The issue in this case was whether the victim’s identification of the shooter’s photograph counted as a dying declaration exception to hearsay rules. Hearsay is “an out-of-court statement” that is introduced to prove the truth of what is being asserted. Hearsay evidence is not admissible unless an exception applies. One exception applies when somebody is unavailable as a witness and that person is making a statement with the belief of imminent death. This is called the “dying declaration exception.”
In Maryland, under Rule 5-804(b)(2) if somebody is unavailable as a witness to a homicide prosecution, the rule against hearsay will not exclude that person’s statement about the cause of what he believes is his imminent death. The appellate court explained that the statement has to reflect the victim’s personal knowledge. Any statements by the victim identifying a shooter fall within Rule 5-804(b)(2).

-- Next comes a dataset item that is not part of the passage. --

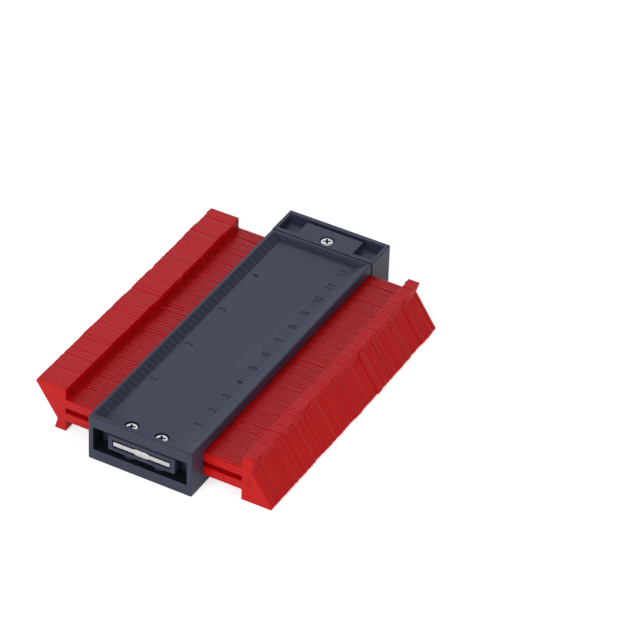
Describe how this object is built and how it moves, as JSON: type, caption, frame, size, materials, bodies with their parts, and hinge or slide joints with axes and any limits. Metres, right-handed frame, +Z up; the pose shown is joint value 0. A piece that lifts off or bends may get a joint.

It isn’t necessary for a victim to state he expects he will die. The important issue is whether his condition is so poor that impending death can be inferred. It can also be inferred where people surrounding the victim have made statements that would lead the victim to believe he is likely to die imminently.
Historically, the dying declaration exception was only used in homicide prosecutions, but now it applies to attempted homicide or assault with intent to commit homicide.
The two issues before the court in determining whether the victim’s identification should be admitted were whether the victim was aware his death was imminent and his competence to give a meaningful declaration. With regard to the first issue, the victim’s mother was told her son wouldn’t make it when she came to the Shock Trauma Unit, and her son heard and cried.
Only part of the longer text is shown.